Can someone write the few lines of code I would need to do this? I understand the concept of what I need to do and the steps I just cant get code it to work right and I know its a simple task for a good programmer. =)

Thanks

Michael

Posted

there is a "record macro" button in excela and other m$ office products. simply do what you nee to do by hand once for one item, and then look at the code it generates for you (or use said generated macro to simply finish everything off).

Posted

yep, a macro can do it. i found a macro on google once.. but i can't remember what my keywords were. try something like 'convery number to text macro excel'. maybe you'll get some hits like that.

Posted

Maybe you don't even need a macro...

If you're faced with a problem like ZIP codes or SSNs with leading Zeros being DISPLAYED without the zeros (but the Zeros really are there), you can try creating another column with a formula like this...
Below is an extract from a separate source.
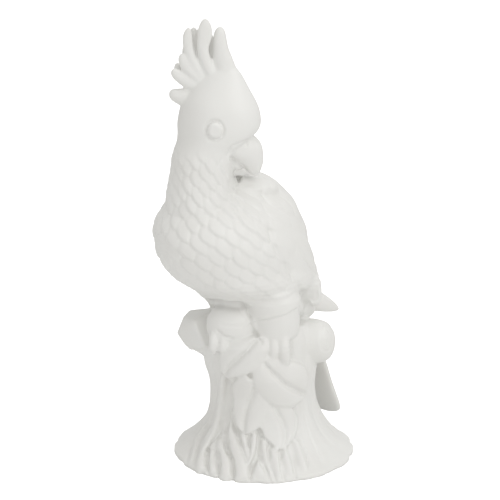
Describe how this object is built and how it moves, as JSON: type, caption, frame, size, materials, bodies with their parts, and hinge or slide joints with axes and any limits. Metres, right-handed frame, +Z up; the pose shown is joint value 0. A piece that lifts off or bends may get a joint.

If your data is in col A, starting in A2, and your formula is in column B starting at B2... use the formula =A2&""

This will make 01234 display as 01234 instead of 1234 by forcing it to be interpreted as a string.

You can then copy the column with the formulas and use Paste Special... Values to get rid of the formula.

If the data in the column has actually been stripped of it's leading zero, and you need those zeros back... for a ZIP you can change the formula to this:

=Right("00000"&A2,5) which will take 5 zeros, tack on your data, then take the right 5 chars.

For a SSN, it's the same but use 9 zeros and ,9 instead of ,5.... yadda yadda.

Also, if you're pasting this data into Excel, format the columns as Text before you paste.

If none of this helps, print this advice out and burn it.